+++ Dataset section

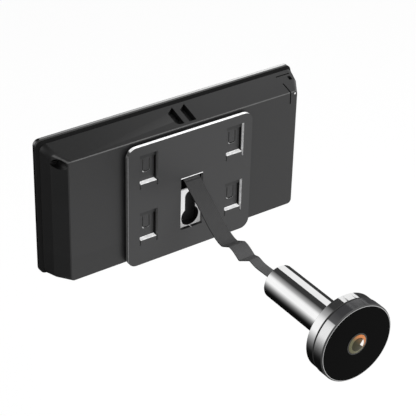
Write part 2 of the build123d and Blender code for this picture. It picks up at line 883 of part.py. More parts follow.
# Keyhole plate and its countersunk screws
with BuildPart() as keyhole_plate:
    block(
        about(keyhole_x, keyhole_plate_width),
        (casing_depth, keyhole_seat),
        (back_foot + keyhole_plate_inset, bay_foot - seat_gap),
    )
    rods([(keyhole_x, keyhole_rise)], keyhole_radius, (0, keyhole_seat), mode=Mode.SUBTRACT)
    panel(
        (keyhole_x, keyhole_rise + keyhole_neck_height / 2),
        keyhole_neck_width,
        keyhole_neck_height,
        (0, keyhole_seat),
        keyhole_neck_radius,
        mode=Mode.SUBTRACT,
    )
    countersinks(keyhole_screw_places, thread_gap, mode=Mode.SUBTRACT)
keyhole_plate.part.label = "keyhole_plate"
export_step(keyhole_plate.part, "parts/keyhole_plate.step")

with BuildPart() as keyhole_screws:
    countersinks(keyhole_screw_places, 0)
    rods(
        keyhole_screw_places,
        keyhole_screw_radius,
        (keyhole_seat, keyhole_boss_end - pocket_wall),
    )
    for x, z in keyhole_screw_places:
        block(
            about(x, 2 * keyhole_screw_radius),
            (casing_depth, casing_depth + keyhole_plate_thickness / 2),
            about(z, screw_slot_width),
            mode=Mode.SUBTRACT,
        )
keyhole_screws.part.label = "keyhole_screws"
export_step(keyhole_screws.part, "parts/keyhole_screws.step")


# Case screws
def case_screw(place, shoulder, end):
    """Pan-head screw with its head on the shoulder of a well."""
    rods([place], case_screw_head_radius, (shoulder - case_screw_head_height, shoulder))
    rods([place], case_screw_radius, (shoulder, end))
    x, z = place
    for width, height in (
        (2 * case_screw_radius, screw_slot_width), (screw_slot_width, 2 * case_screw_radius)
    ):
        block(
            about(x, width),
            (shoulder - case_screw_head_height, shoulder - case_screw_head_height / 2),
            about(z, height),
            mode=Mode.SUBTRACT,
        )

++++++

◆ **What the exercise asks**: Return all of the data exactly as it reads.

◆ **Written response**:
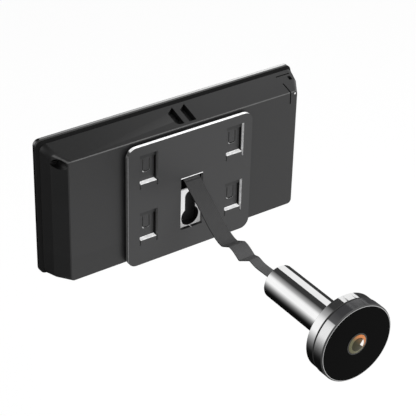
Write part 2 of the build123d and Blender code for this picture. It picks up at line 883 of part.py. More parts follow.
# Keyhole plate and its countersunk screws
with BuildPart() as keyhole_plate:
    block(
        about(keyhole_x, keyhole_plate_width),
        (casing_depth, keyhole_seat),
        (back_foot + keyhole_plate_inset, bay_foot - seat_gap),
    )
    rods([(keyhole_x, keyhole_rise)], keyhole_radius, (0, keyhole_seat), mode=Mode.SUBTRACT)
    panel(
        (keyhole_x, keyhole_rise + keyhole_neck_height / 2),
        keyhole_neck_width,
        keyhole_neck_height,
        (0, keyhole_seat),
        keyhole_neck_radius,
        mode=Mode.SUBTRACT,
    )
    countersinks(keyhole_screw_places, thread_gap, mode=Mode.SUBTRACT)
keyhole_plate.part.label = "keyhole_plate"
export_step(keyhole_plate.part, "parts/keyhole_plate.step")

with BuildPart() as keyhole_screws:
    countersinks(keyhole_screw_places, 0)
    rods(
        keyhole_screw_places,
        keyhole_screw_radius,
        (keyhole_seat, keyhole_boss_end - pocket_wall),
    )
    for x, z in keyhole_screw_places:
        block(
            about(x, 2 * keyhole_screw_radius),
            (casing_depth, casing_depth + keyhole_plate_thickness / 2),
            about(z, screw_slot_width),
            mode=Mode.SUBTRACT,
        )
keyhole_screws.part.label = "keyhole_screws"
export_step(keyhole_screws.part, "parts/keyhole_screws.step")


# Case screws
def case_screw(place, shoulder, end):
    """Pan-head screw with its head on the shoulder of a well."""
    rods([place], case_screw_head_radius, (shoulder - case_screw_head_height, shoulder))
    rods([place], case_screw_radius, (shoulder, end))
    x, z = place
    for width, height in (
        (2 * case_screw_radius, screw_slot_width), (screw_slot_width, 2 * case_screw_radius)
    ):
        block(
            about(x, width),
            (shoulder - case_screw_head_height, shoulder - case_screw_head_height / 2),
            about(z, height),
            mode=Mode.SUBTRACT,
        )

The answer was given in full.